Financial and insurance sector records unprecedented growth
Across sectors, the financial and insurance industry posted the strongest performance by far.
It recorded a staggering 772 percent quarter-on-quarter increase, contributing ₦1 trillion—equivalent to 37 percent of total CIT revenue.
The sector’s dominant showing comes as banks return to normalised earnings patterns. In 2024, many banks recorded outsized profits due to foreign exchange revaluation gains following the naira’s depreciation. The more stable currency environment of 2025, coupled with tighter regulatory oversight, has erased those earlier FX windfalls.
As a result, banks are now generating revenue from core operations—particularly lending, fees, and investment income—leading to stronger and more sustainable tax contributions.
“This year, bank earnings are based on fundamentals, not revaluation gains,” a Lagos-based banking analyst explained. “That’s why their tax performance looks more reflective of true sector strength.”
Manufacturing and mining strengthen their role
The manufacturing sector emerged as the second-largest contributor to domestic CIT receipts, with collections rising to N360.2 billion from N107.9 billion in the previous quarter. With a 13 percent share of total CIT revenue, the sector’s strong performance suggests higher production output, improved capacity utilisation, and lower operating costs due to eased inflation and more stable forex supply.
Mining and quarrying followed as the third-largest contributor, generating N212.3 billion—a 49 percent q/q increase and 8 percent of total collections.
Increased activity in the extractive industries, supported by improving commodity prices and ongoing regulatory reforms, boosted the sector’s tax performance.
Digital tax reforms improve compliance
Government reforms aimed at modernising tax administration appear to be paying off.
The adoption of digital filing platforms, automated tax assessment tools, and expanded data-sharing frameworks have significantly improved compliance.
The Federal Inland Revenue Service (FIRS) has also intensified enforcement, particularly among medium and large taxpayers.
“These systems have closed loopholes and improved real-time tracking of tax obligations,” an NBS official said.
“The structural improvements are beginning to show clearly in the numbers.”
Corporate performance boosted by macroeconomic stability
Corporate profitability has benefited from improving macroeconomic conditions.
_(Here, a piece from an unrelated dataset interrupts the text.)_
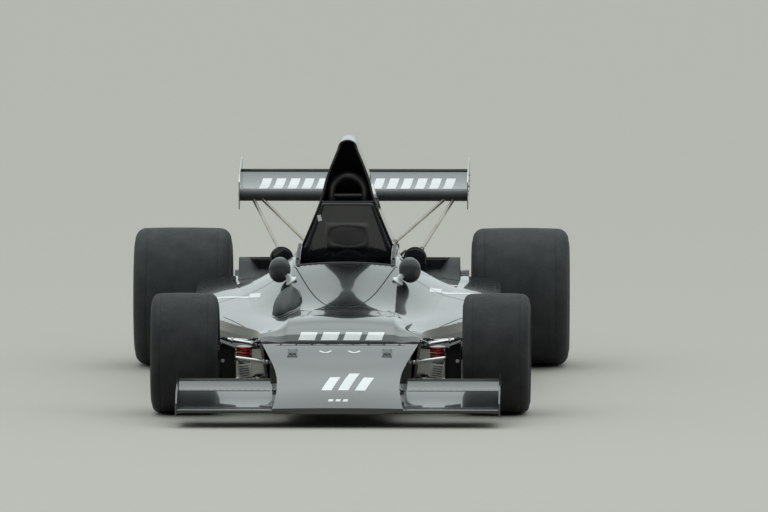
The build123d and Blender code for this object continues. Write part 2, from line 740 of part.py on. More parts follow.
ROD_BEND = RACK_HALF + 40
with BuildPart() as track_rods:
    rod((-ROD_BEND, RACK_STATION, RACK_Z), (ROD_BEND, RACK_STATION, RACK_Z), RACK_R)
    for side in (1, -1):
        with Locations((side * ROD_BEND, at(RACK_STATION), RACK_Z)):
            Sphere(RACK_R + 3)
        rod((side * ROD_BEND, RACK_STATION, RACK_Z), (side * KINGPIN_X, RACK_STATION, TRACK_END_Z), RACK_R)
        upright_pin(side * KINGPIN_X, RACK_STATION, TRACK_END_Z - 13, TRACK_END_Z + 12, 13)


def knuckle(side):
    """Front upright with kingpins, spindle, steering arm and brake caliper."""
    x = side * KINGPIN_X
    pad_in = FRONT_DISC_X - PAD_GAP
    pad_out = FRONT_DISC_X + DISC_THICK + PAD_GAP - 1
    arm_top = TRACK_END_Z - 14
    with BuildPart() as made:
        block(side * (KINGPIN_X - 40), side * (KINGPIN_X + 17), -34, 34, KNUCKLE_LOW, KNUCKLE_TOP)
        upright_pin(x, 0, KNUCKLE_TOP, UPPER_OUT_Z + 11, PIN_R)
        upright_pin(x, 0, LOWER_OUT_Z - 11, KNUCKLE_LOW, PIN_R)
        disc_x(side * (KINGPIN_X + 15), side * (FRONT_CENTRE + 60), 0, FRONT_AXLE_Z, SPINDLE_R)
        disc_x(side * (FRONT_CENTRE + 45), side * (FRONT_CENTRE + 60), 0, FRONT_AXLE_Z, SPINDLE_R + 14)
        block(side * (KINGPIN_X - 10), side * (KINGPIN_X + 10), RACK_STATION, -34, arm_top - 15, arm_top)
        upright_pin(x, RACK_STATION, arm_top - 15, arm_top, 13)
        block(side * (KINGPIN_X - 5), side * (pad_in - 8), 34, 60, 250, 310)
        block(side * (KINGPIN_X - 5), side * pad_in, 50, 80, 250, 310)
        block(side * (pad_in - 13), side * pad_in, 60, 140, 242, 318)
        block(side * (pad_in - 13), side * (pad_out + 15), 134, 144, 256, 304)
        block(side * pad_out, side * (pad_out + 15), 70, 144, 250, 310)
    return made.part


knuckle_left = knuckle(1)
knuckle_right = knuckle(-1)


def rim(side, station, axle_z, centre, width, bore, disc_in, hub_out):
    """Rim turned about its axle: barrel, flanges, spoked web and hub, with the brake disc inside it."""
    half = width / 2
    seat_r = RIM_DIA / 2
    web = centre + 12
    with BuildPart() as made:
        disc_x(side * (centre - half - 7), side * (centre + half + 7), station, axle_z, seat_r)
        for edge in (-1, 1):
            inner = centre + edge * half
            disc_x(side * inner, side * (inner + edge * 7), station, axle_z, seat_r + RIM_FLANGE)
        disc_x(
            side * (centre - half - 8),
            side * (centre + half + 8),
            station,
            axle_z,
            seat_r - RIM_WALL,
            mode=Mode.SUBTRACT,
        )
        with BuildSketch(Plane.YZ.offset(side * web)):
            with Locations((at(station), axle_z)):
                Circle(seat_r - RIM_WALL + 1)
                with PolarLocations(104, SPOKES):
                    SlotOverall(76, 44, rotation=0, mode=Mode.SUBTRACT)
        extrude(amount=side * 16)
        disc_x(side * (disc_in + DISC_THICK), side * (hub_out), station, axle_z, 48)
        if bore == SPINDLE_R + RUN_GAP:
            disc_x(side * disc_in, side * (disc_in + DISC_THICK), station, axle_z, BRAKE_DISC_R)
        disc_x(side * (disc_in - 1), side * (hub_out + 1), station, axle_z, bore, mode=Mode.SUBTRACT)
    return made.part


FRONT_HUB_OUT = FRONT_CENTRE + 44.7
REAR_HUB_IN = REAR_CENTRE - 106
REAR_HUB_OUT = REAR_CENTRE + 40
rim_front_left = rim(
    1, 0, FRONT_AXLE_Z, FRONT_CENTRE, FRONT_RIM_WIDTH, SPINDLE_R + RUN_GAP, FRONT_DISC_X, FRONT_HUB_OUT
)
rim_front_right = rim(
    -1, 0, FRONT_AXLE_Z, FRONT_CENTRE, FRONT_RIM_WIDTH, SPINDLE_R + RUN_GAP, FRONT_DISC_X, FRONT_HUB_OUT
)
rim_rear_left = rim(
    1, WHEELBASE, REAR_AXLE_Z, REAR_CENTRE, REAR_RIM_WIDTH, STUB_R, REAR_HUB_IN, REAR_HUB_OUT
)
rim_rear_right = rim(
    -1, WHEELBASE, REAR_AXLE_Z, REAR_CENTRE, REAR_RIM_WIDTH, STUB_R, REAR_HUB_IN, REAR_HUB_OUT
)


def tyre(side, station, axle_z, centre, dia, width, rim_width, shoulder):
    """Slick tyre, one turned ring on its rim seat, with rounded shoulders."""
    r = dia / 2
    half = width / 2
    bead = rim_width / 2
    seat_r = RIM_DIA / 2
    turn = 0.7071 * shoulder
    shoulder_x = half - 5 - shoulder
    shoulder_r = r - 3 - shoulder
    with BuildPart() as made:
        with BuildSketch(Plane.XY):
            with BuildLine():
                Polyline((-bead, seat_r), (bead, seat_r), (bead, seat_r + RIM_FLANGE + 1), (half - 5, seat_r + 34))
                ThreePointArc(
                    (half - 5, seat_r + 34), (half, (seat_r + 34 + shoulder_r) / 2), (half - 5, shoulder_r)
                )
                ThreePointArc(
                    (half - 5, shoulder_r), (shoulder_x + turn, shoulder_r + turn), (shoulder_x, r - 3)
                )
                ThreePointArc((shoulder_x, r - 3), (0, r), (-shoulder_x, r - 3))
                ThreePointArc(
                    (-shoulder_x, r - 3), (-shoulder_x - turn, shoulder_r + turn), (-half + 5, shoulder_r)
                )
                ThreePointArc(
                    (-half + 5, shoulder_r), (-half, (seat_r + 34 + shoulder_r) / 2), (-half + 5, seat_r + 34)
                )
                Polyline((-half + 5, seat_r + 34), (-bead, seat_r + RIM_FLANGE + 1), (-bead, seat_r))
            make_face()
        revolve(axis=Axis.X)
    return Pos(side * centre, at(station), axle_z) * made.part


FRONT_TYRE = (0, FRONT_AXLE_Z, FRONT_CENTRE, FRONT_TYRE_DIA, FRONT_TYRE_WIDTH, FRONT_RIM_WIDTH, FRONT_SHOULDER)
REAR_TYRE = (WHEELBASE, REAR_AXLE_Z, REAR_CENTRE, REAR_TYRE_DIA, REAR_TYRE_WIDTH, REAR_RIM_WIDTH, REAR_SHOULDER)
tyre_front_left = tyre(1, *FRONT_TYRE)
tyre_front_right = tyre(-1, *FRONT_TYRE)
tyre_rear_left = tyre(1, *REAR_TYRE)
tyre_rear_right = tyre(-1, *REAR_TYRE)

UPRIGHT_IN = REAR_FACE - 47
UPRIGHT_OUT = REAR_FACE - 12


def half_shaft(side):
    """Rear stub axle, drive shaft and inboard brake disc."""
    with BuildPart() as made:
        disc_x(side * (UPRIGHT_IN - 20), side * (REAR_HUB_OUT - 1), WHEELBASE, REAR_AXLE_Z, STUB_R)
        disc_x(side * 100, side * (UPRIGHT_IN - 19), WHEELBASE, REAR_AXLE_Z, SHAFT_R)
        disc_x(side * (UPRIGHT_IN - 60), side * (UPRIGHT_IN - 20), WHEELBASE, REAR_AXLE_Z, SHAFT_R + 16)
        disc_x(side * 130, side * 150, WHEELBASE, REAR_AXLE_Z, BRAKE_DISC_R)
        disc_x(side * 150, side * 178, WHEELBASE, REAR_AXLE_Z, 50)
    return made.part


half_shaft_left = half_shaft(1)
half_shaft_right = half_shaft(-1)

# Rear uprights, links and springs
UPRIGHT_LOW = 190.0
UPRIGHT_TOP = 455.0
LOWER_LINK_Z = 208.0
UPPER_LINK_Z = 440.0
with BuildPart() as rear_uprights:
    for side in (1, -1):
        with BuildSketch(Plane.YZ.offset(side * UPRIGHT_IN)):
            with BuildLine():
                Polyline(
                    (at(WHEELBASE - 62), UPRIGHT_LOW),
                    (at(WHEELBASE + 62), UPRIGHT_LOW),
                    (at(WHEELBASE + 66), REAR_AXLE_Z + 20),
                    (at(WHEELBASE + 28), UPRIGHT_TOP),
                    (at(WHEELBASE - 28), UPRIGHT_TOP),
                    (at(WHEELBASE - 66), REAR_AXLE_Z + 20),
                    close=True,
                )
            make_face()
        extrude(amount=side * (UPRIGHT_OUT - UPRIGHT_IN))
        block(
            side * (UPRIGHT_IN - 5), side * (UPRIGHT_OUT - 4), WHEELBASE + 56, SPRING_STATION + 15, 205, 265
        )
        disc_x(
            side * (UPRIGHT_IN - 10),
            side * (UPRIGHT_OUT + 10),
            WHEELBASE,
            REAR_AXLE_Z,
            STUB_R + RUN_GAP,
            mode=Mode.SUBTRACT,
        )

with BuildPart() as rear_links:
    for side in (1, -1):
        out = side * (UPRIGHT_IN + 15)
        rod((out, WHEELBASE - 37, LOWER_LINK_Z), (side * 100, ENGINE_END + 40, LOWER_LINK_Z + 12), 10)
        rod((out, WHEELBASE + 37, LOWER_LINK_Z), (side * 100, GEARBOX_END - 40, LOWER_LINK_Z + 12), 10)
        rod((out, WHEELBASE - 7, UPPER_LINK_Z), (side * 92, ENGINE_END + 40, 500), 10)
        rod((out, WHEELBASE - 37, 240), (side * 130, ENGINE_END - 140, 200), 9)
    add(gearbox.part, mode=Mode.SUBTRACT)
    add(rear_uprights.part, mode=Mode.SUBTRACT)
    add(engine_block.part, mode=Mode.SUBTRACT)
    block(-84, 84, ENGINE_END, GEARBOX_END, 150, 540, mode=Mode.SUBTRACT)
    for side in (1, -1):
        block(
            side * UPRIGHT_IN, side * 600, WHEELBASE - 67, WHEELBASE + 58, 180, UPRIGHT_TOP, mode=Mode.SUBTRACT
        )

with BuildPart() as rear_springs:
    for side in (1, -1):
        rod((side * 190, SPRING_STATION, 560), (side * 530, SPRING_STATION, 235), 14)
        rod((side * 235, SPRING_STATION, 518), (side * 445, SPRING_STATION, 317), 36)
    add(gearbox.part, mode=Mode.SUBTRACT)
    add(rear_uprights.part, mode=Mode.SUBTRACT)
    for side in (1, -1):
        block(
            side * (UPRIGHT_IN - 5), side * 600, WHEELBASE + 33, SPRING_STATION + 50, 150, 300, mode=Mode.SUBTRACT
        )
    block(-225, 225, SPRING_STATION - 50, SPRING_STATION + 50, BEAM_Z, 620, mode=Mode.SUBTRACT)

# Steering wheel on its own axis
with BuildPart() as steering_wheel:
    rod(COLUMN_START, COLUMN_END, PIN_R)
    with Locations(Plane(origin=(0, at(COLUMN_END[1]), COLUMN_END[2]), z_dir=Vector(0, 200, 57))):
        Torus(WHEEL_R, 11)
        Cylinder(32, 10)
        Box(2 * WHEEL_R - 4, 22, 5)

pieces = {
    "tub": tub.part,
    "nose": nose.part,
    "front_wings": front_wings.part,
    "front_cowl": front_cowl.part,
    "cockpit_surround": cockpit_surround.part,
    "side_pods": side_pods.part,
    "radiators": radiators.part,
    "radiator_hoods": radiator_hoods.part,
    "shoulder_scoops": shoulder_scoops.part,
    "gear_blister": gear_blister.part,
    "seat": seat.part,
    "dash_panel": dash_panel.part,
    "roll_hoop": roll_hoop.part,
    "airbox": airbox.part,
    "mirrors": mirrors.part,
    "engine_block": engine_block.part,
    "cam_covers": cam_covers.part,
    "gearbox": gearbox.part,
    "exhausts": exhausts.part,
    "rear_wing": rear_wing.part,
    "wing_end_plates": wing_end_plates.part,
    "wing_post": wing_post.part,
    "wing_stays": wing_stays.part,
    "front_wishbones": front_wishbones.part,
    "front_springs": front_springs.part,
    "rack_housing": rack_housing.part,
    "track_rods": track_rods.part,
    "knuckle_left": knuckle_left,
    "knuckle_right": knuckle_right,
    "rim_front_left": rim_front_left,
    "rim_front_right": rim_front_right,
    "rim_rear_left": rim_rear_left,
    "rim_rear_right": rim_rear_right,
    "tyre_front_left": tyre_front_left,
    "tyre_front_right": tyre_front_right,
    "tyre_rear_left": tyre_rear_left,
    "tyre_rear_right": tyre_rear_right,
    "half_shaft_left": half_shaft_left,
    "half_shaft_right": half_shaft_right,
    "rear_uprights": rear_uprights.part,
    "rear_links": rear_links.part,
    "rear_springs": rear_springs.part,
    "steering_wheel": steering_wheel.part,
}

os.makedirs("parts", exist_ok=True)
for name, shape in pieces.items():
    shape.label = name
    export_step(shape, "parts/" + name + ".step")
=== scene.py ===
"""Looks of the open wheel racing car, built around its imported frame.

Forms are drawn in millimetres: x to the car's left, station behind the front axle, z above the ground.
"""

import json
import math

import bmesh
import bpy
from mathutils import Matrix, Vector
from mathutils.bvhtree import BVHTree


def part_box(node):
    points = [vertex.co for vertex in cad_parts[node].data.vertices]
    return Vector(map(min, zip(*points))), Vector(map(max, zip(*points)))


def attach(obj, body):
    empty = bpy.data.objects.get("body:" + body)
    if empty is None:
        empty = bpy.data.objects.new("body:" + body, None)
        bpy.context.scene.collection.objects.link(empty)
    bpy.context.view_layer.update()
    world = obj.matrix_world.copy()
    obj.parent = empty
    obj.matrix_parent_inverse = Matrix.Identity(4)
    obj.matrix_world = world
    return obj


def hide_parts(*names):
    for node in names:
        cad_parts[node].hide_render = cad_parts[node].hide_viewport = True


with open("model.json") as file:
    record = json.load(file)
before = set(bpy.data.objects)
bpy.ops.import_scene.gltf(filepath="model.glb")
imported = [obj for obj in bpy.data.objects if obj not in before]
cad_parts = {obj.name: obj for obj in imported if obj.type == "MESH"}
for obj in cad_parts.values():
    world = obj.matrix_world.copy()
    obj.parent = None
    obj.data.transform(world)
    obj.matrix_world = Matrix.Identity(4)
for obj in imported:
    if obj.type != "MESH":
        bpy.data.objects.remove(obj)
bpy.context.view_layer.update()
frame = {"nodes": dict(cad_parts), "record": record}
NODES = frame["nodes"]
scene = bpy.context.scene

LEFT = Vector((1, 0, 0))
BACK = Vector((0, 1, 0))
UP = Vector((0, 0, 1))
FORTH, DOWN = -BACK, -UP
SIDES = (1, -1)
SKY = 1100  # start height of rays that fall on the car
BESIDE = 900  # start distance of rays from beside the car

tyre_low, tyre_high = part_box("tyre_front_left")
FRONT_AXLE = Vector((0, (tyre_low.y + tyre_high.y) / 2, 0))


def P(x, station, z):
    """Point or offset in millimetres."""
    return Vector((x, station, z))


def to_car(place):
    """Millimetres in the car's stations from metres in the world."""
    return (place - FRONT_AXLE) * 1000


def to_world(point):
    """Metres in the world from millimetres in the car's stations."""
    return FRONT_AXLE + Vector(point) / 1000


def node_box(node):
    """Low and high corner of a CAD node in millimetres."""
    return [to_car(corner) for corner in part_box(node)]


def steps(first, last, count):
    """Evenly spaced numbers, count gaps apart."""
    return [first + (last - first) * k / count for k in range(count + 1)]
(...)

After the turbulence of the last two years, businesses are now operating in a more stable environment marked by: Reduced inflationary pressures, lowering input costs, improved FX stability, enabling better financial planning, softer energy prices, easing production expenses and a less aggressive monetary policy stance, improving access to credit
These conditions have lifted earnings across several industries, directly supporting higher CIT remittances.
Outlook: Positive momentum, but risks remain
With CIT already at N4.8 trillion halfway through the year, Nigeria is on track to exceed its 2024 tax performance—provided economic stability continues.
The challenge will be reversing the slump in foreign firm contributions, which may require deeper reforms to boost investor confidence.
Still, analysts agree that the surge in domestic CIT collections marks a positive shift in Nigeria’s fiscal landscape.
“For the first time in years, homegrown companies are driving the bulk of government tax revenue,” an economist noted.
“This trend—if maintained—could significantly improve fiscal resilience and reduce Nigeria’s dependence on oil.”
As Nigeria prioritises revenue diversification, the Q2 CIT performance offers strong evidence that reforms, stability, and corporate recovery are beginning to align in the right direction.